The rest are snapshots of the LVs that are mounted so that we have a roll-back destination in case of filesystem corruption (these snaps are made in multiple steps, first a snap of the origin is made, this is then fsck'ed, if that's successful it's fstrim'ed before being renamed into the final "save" location - any previously saved copy is first lvremove'd).

I'd describe that as a few tens of devices, not a few hundred and certainly not thousands of devices.

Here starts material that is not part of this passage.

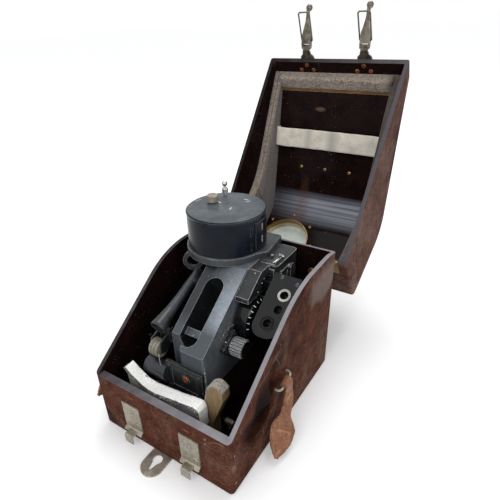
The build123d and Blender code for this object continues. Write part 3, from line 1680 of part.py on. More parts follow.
with BuildPart() as lens_roller:
    with BuildSketch(Plane.YZ.offset(roller_right - roller_width)):
        with Locations((roller_y, roller_z)):
            Circle(roller_radius)
            Circle(axle_radius + turning_clearance, mode=Mode.SUBTRACT)
    extrude(amount=roller_width)
    for share in (0.3, 0.7):
        with BuildSketch(Plane.YZ.offset(roller_right - share * roller_width - 0.8)):
            with Locations((roller_y, roller_z)):
                Circle(roller_radius + 1)
                Circle(roller_radius - 1, mode=Mode.SUBTRACT)
        extrude(amount=1.6, mode=Mode.SUBTRACT)
save(lens_roller, "lens_roller")

# Side tube with a flared mouth, on a saddle off the frame
tube_x = frame_left - side_tube_left
tube_front = Vector(tube_x, frame_front + side_tube_back, nose_top + side_tube_rise)
tube_along = Vector(0, side_tube_run, side_tube_climb)
tube_length = tube_along.length
saddle_at = tube_front + tube_along * 0.85
with BuildPart() as side_tube:
    with BuildSketch(Plane(origin=tube_front, x_dir=tube_along, z_dir=(1, 0, 0))):
        with BuildLine():
            Polyline(
                (0, 0),
                (0, side_tube_front_radius),
                (3, side_tube_front_radius),
                (0.3 * tube_length, side_tube_radius + 0.8),
                (0.5 * tube_length, side_tube_radius),
                (tube_length, side_tube_radius),
                (tube_length, 0),
                close=True,
            )
        make_face()
    revolve(axis=Axis(tube_front, tube_along))
    with BuildSketch(Plane(origin=tube_front, z_dir=tube_along)):
        Circle(side_tube_front_radius - 2)
    extrude(amount=4, mode=Mode.SUBTRACT)
    with BuildSketch(Plane.YZ.offset(tube_x)):
        with Locations((saddle_at.Y, saddle_at.Z)):
            Rectangle(12, side_tube_radius)
    extrude(amount=side_tube_left)
save(side_tube, "side_tube")

lamp_z = seat_height + lamp_rise
with BuildPart() as lamp_tube:
    with BuildSketch(Plane(origin=(frame_left, frame_front, lamp_z), z_dir=(-1, 0, 0))):
        Circle(lamp_radius)
    extrude(amount=lamp_length)
    chamfer(lamp_tube.faces().sort_by(Axis.X)[0].edges(), 1.5)
save(lamp_tube, "lamp_tube")

cover_bottom = seat_height - cover_overhang
cover_middle_z = cover_bottom + cover_height / 2
cover_screw_spots = [
    (frame_shift + dx * (frame_width / 2 - 5), cover_middle_z + dz * (cover_height / 2 - 5))
    for dx in (-1, 1)
    for dz in (-1, 1)
]
button_spot = (frame_shift + button_right, cover_bottom + button_rise)
with BuildPart() as front_cover:
    with BuildSketch(facing_front(frame_front)):
        with Locations((frame_shift, cover_middle_z)):
            Rectangle(frame_width, cover_height)
    extrude(amount=cover_thick - 1)
    with BuildSketch(facing_front(frame_front - cover_thick + 1)):
        with Locations((frame_shift, cover_middle_z)):
            Rectangle(frame_width, cover_height)
            Rectangle(frame_width - 16, cover_height - 14, mode=Mode.SUBTRACT)
    extrude(amount=1)
    with BuildSketch(facing_front(frame_front - cover_thick + 1)):
        with Locations(button_spot):
            Circle(button_radius)
    extrude(amount=button_height)
    with BuildSketch(facing_front(frame_front)):
        with Locations(*cover_screw_spots):
            Circle(screw_radius)
    extrude(amount=cover_thick, mode=Mode.SUBTRACT)
save(front_cover, "front_cover")

with BuildPart() as sextant_screws:
    cover_face = facing_front(cover_front)
    add(heads(cover_face, cover_screw_spots, screw_head_radius, screw_head_height))
    add(shanks(cover_face, cover_screw_spots, screw_radius, cover_thick))
    base_face = Plane.YZ.offset(knob_base_right)
    add(heads(base_face, knob_screw_spots, screw_head_radius, screw_head_height))
    add(shanks(base_face, knob_screw_spots, screw_radius, knob_base_thick))
    add(heads(housing_plane, housing_screw_spots, screw_head_radius, screw_head_height))
    add(shanks(housing_plane, housing_screw_spots, screw_radius, 3))
save(sextant_screws, "sextant_screws")
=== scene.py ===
# %% [markdown]
# # A sextant case, open, with its drum sextant stowed
#
# This lesson dresses a finished construction model. The structure, sizes and joints are already
# fixed: every wooden board, hinge leaf and casting arrives as its own mesh, in metres, in its final
# place. What is left to make is what the eye reads first: old laminate with cloudy bloom on it,
# nickel that has gone grey, felt that sheds fibres, a leather tab that has dried and cracked.
#
# The script loads the model, sets the camera and the light, builds a small kit of shader groups,
# gives each piece its finish, and then models the soft pieces and the small trim.

# %% Load the construction model
import json
import math

import bmesh
import bpy
import numpy as np
from mathutils import Matrix, Vector, noise


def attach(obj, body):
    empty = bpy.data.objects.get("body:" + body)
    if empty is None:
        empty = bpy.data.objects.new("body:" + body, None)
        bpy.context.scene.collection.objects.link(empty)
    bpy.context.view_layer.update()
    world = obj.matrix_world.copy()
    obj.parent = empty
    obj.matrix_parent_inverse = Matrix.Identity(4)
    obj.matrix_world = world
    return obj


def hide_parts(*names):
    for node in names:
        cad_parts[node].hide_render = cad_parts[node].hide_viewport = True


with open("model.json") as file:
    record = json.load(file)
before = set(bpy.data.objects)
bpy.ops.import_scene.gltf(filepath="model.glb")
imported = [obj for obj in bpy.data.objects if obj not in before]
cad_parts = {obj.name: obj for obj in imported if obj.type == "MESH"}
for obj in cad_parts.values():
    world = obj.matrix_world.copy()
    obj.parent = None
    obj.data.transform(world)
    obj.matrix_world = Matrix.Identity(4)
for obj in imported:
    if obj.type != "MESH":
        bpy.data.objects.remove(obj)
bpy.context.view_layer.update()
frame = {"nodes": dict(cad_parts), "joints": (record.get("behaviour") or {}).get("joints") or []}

nodes = frame["nodes"]
joints = {joint["name"]: joint for joint in frame["joints"]}
mm = 0.001

# %% [markdown]
# ## Camera
#
# The case is seen from above its front right corner with a fairly wide lens, so its uprights lean.
# A camera is a place, a direction and a focal length. The direction is written as three Euler
# angles in degrees. The lens is shifted a little, as on a view camera, because the object doesn't
# sit in the middle of the frame.

# %% Camera
camera_place = Vector((0.2553, -0.2171, 0.4399))
camera_turn = (58.491, 2.707, 34.130)
camera_lens = 31.36
camera_shift = (0.0529, 0.0514)

camera = bpy.data.objects.new("camera", bpy.data.cameras.new("camera"))
bpy.context.scene.collection.objects.link(camera)
camera.location = camera_place
camera.rotation_euler = [math.radians(angle) for angle in camera_turn]
camera.data.lens = camera_lens
camera.data.shift_x, camera.data.shift_y = camera_shift
bpy.context.scene.camera = camera
print("camera", tuple(round(v, 3) for v in camera_place))

# %% [markdown]
# ## Light, floor and view
#
# A white studio sweep gives flat, even light with soft shadows under the object. Here a plain
# world does most of the lighting, one broad lamp stands behind the case, one to its right,
# and a soft one in front reaches into the open lid.
# What the camera and polished metal see behind the object is plain white, which Light Path
# chooses, so the lamps never have to be turned up to bleach the background.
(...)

This could potentially be due to extremely heavy disk IO, or LVM itself freezing IO.

well reducing the percentage of '/proc/sys/vm/dirty_ration' may possibly help when your disk system is too slow and you create a very lengthy 'sync' io queues...


crowsnest [09:52:21] /proc/sys/vm # cat dirty_ratio
20

Happy to lower that even more if it would help.

Internet (Redhat) states:

Starts active writeback of dirty data at this percentage of total memory for the generator of dirty data, via pdflush. The default value is |40|.

I'm assuming the default is 20 though, not 40, since I can't find that I've reconfigured this value.

Should probably remain higher than dirty_background_ratio (which is currently 10), dirty_background_bytes is 0.



I don't see the default value for udev_log from the config. Explicitly set to debug now, but still not seeing anything logged to syslog. Running with udevd --debug, which logs to a ramdisk on /run.  Hopefully (if/when this happens again) that may shed some light.  There is 256GB of RAM available, so as long as the log doesn't grow too quickly should be fine.

A lot of RAM may possibly create a huge amount of dirty pages...


May I safely interpret this as "lower the dirty_ratio even further"?

Given a value of 10 and 20 I'm assuming that pdflush will start flushing out in the background when >~26GB of in-memory data is dirty, or if the data has been dirty for more than 5 seconds (dirty_writeback_centisecs = 500).

Don't mind lowering the dirty_background ratio as low as 1 even? But won't the primary dirty_ratio start blocking processes from writing if >40% of the caches/buffers are considered dirty?